● Aim of the exercise
Repeat the listing below in full, exactly as it stands.

● Data excerpt
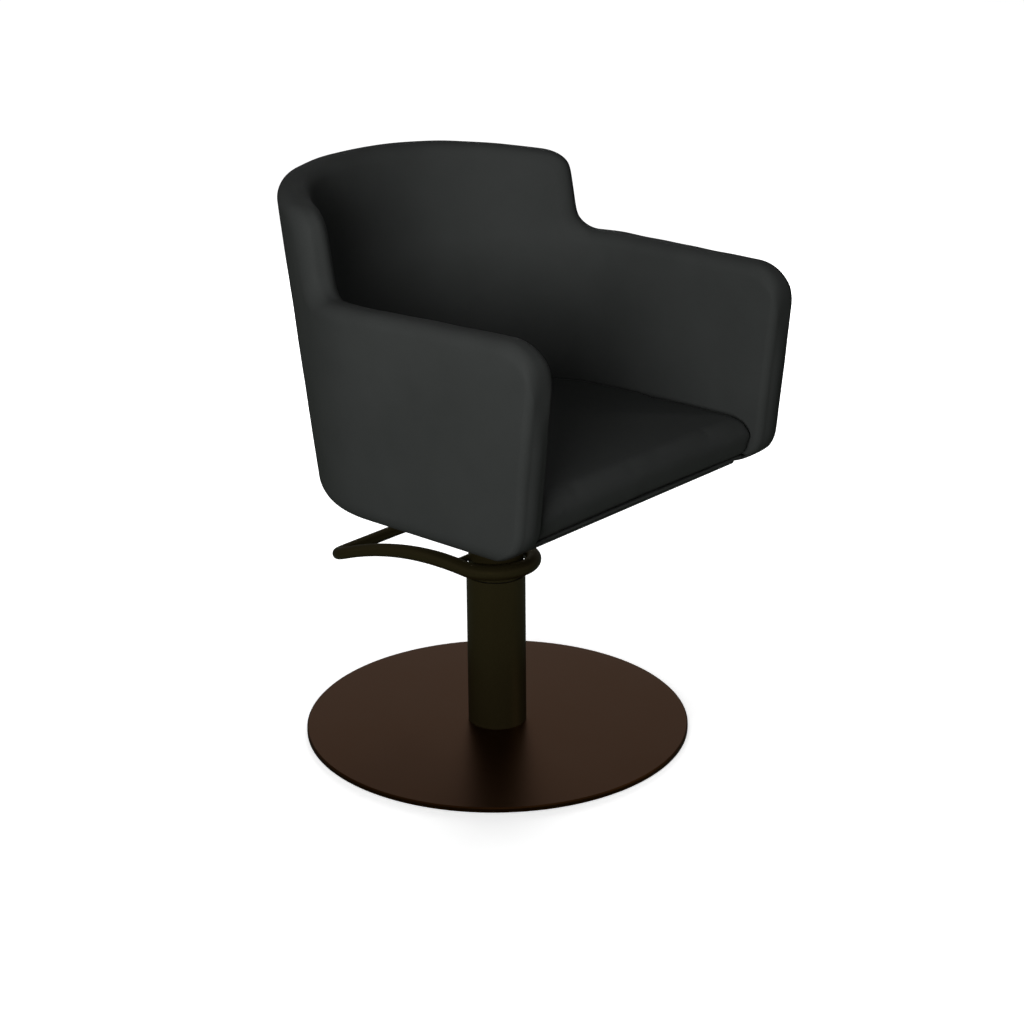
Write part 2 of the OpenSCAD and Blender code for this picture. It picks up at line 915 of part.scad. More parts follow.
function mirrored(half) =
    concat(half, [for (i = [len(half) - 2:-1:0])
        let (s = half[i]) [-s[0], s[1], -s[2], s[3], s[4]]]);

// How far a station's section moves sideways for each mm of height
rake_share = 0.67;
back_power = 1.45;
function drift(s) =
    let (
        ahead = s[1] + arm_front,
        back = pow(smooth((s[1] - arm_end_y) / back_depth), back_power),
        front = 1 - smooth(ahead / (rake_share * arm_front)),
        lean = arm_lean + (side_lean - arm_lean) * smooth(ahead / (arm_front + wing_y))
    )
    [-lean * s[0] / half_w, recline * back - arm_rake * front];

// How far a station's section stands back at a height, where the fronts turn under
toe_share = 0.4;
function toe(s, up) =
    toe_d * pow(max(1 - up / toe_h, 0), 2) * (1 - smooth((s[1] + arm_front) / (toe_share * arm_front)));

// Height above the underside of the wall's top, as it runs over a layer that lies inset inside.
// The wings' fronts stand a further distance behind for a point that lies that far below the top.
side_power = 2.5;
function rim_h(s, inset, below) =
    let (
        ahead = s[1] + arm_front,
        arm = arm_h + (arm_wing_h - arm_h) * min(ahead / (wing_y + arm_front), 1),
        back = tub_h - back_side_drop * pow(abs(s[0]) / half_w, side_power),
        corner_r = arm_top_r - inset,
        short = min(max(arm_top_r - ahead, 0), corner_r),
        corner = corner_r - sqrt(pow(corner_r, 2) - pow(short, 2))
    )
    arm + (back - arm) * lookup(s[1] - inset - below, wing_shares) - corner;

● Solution
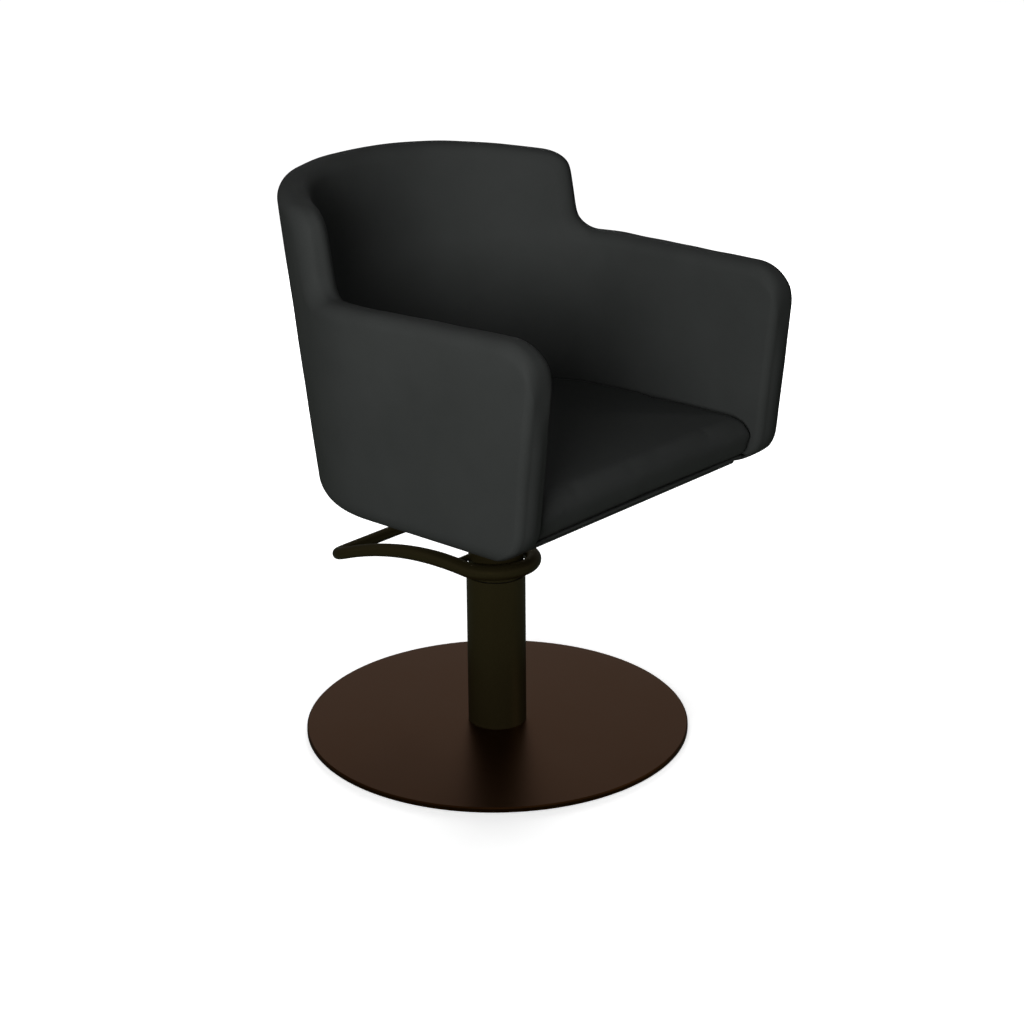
Write part 2 of the OpenSCAD and Blender code for this picture. It picks up at line 915 of part.scad. More parts follow.
function mirrored(half) =
    concat(half, [for (i = [len(half) - 2:-1:0])
        let (s = half[i]) [-s[0], s[1], -s[2], s[3], s[4]]]);

// How far a station's section moves sideways for each mm of height
rake_share = 0.67;
back_power = 1.45;
function drift(s) =
    let (
        ahead = s[1] + arm_front,
        back = pow(smooth((s[1] - arm_end_y) / back_depth), back_power),
        front = 1 - smooth(ahead / (rake_share * arm_front)),
        lean = arm_lean + (side_lean - arm_lean) * smooth(ahead / (arm_front + wing_y))
    )
    [-lean * s[0] / half_w, recline * back - arm_rake * front];

// How far a station's section stands back at a height, where the fronts turn under
toe_share = 0.4;
function toe(s, up) =
    toe_d * pow(max(1 - up / toe_h, 0), 2) * (1 - smooth((s[1] + arm_front) / (toe_share * arm_front)));

// Height above the underside of the wall's top, as it runs over a layer that lies inset inside.
// The wings' fronts stand a further distance behind for a point that lies that far below the top.
side_power = 2.5;
function rim_h(s, inset, below) =
    let (
        ahead = s[1] + arm_front,
        arm = arm_h + (arm_wing_h - arm_h) * min(ahead / (wing_y + arm_front), 1),
        back = tub_h - back_side_drop * pow(abs(s[0]) / half_w, side_power),
        corner_r = arm_top_r - inset,
        short = min(max(arm_top_r - ahead, 0), corner_r),
        corner = corner_r - sqrt(pow(corner_r, 2) - pow(short, 2))
    )
    arm + (back - arm) * lookup(s[1] - inset - below, wing_shares) - corner;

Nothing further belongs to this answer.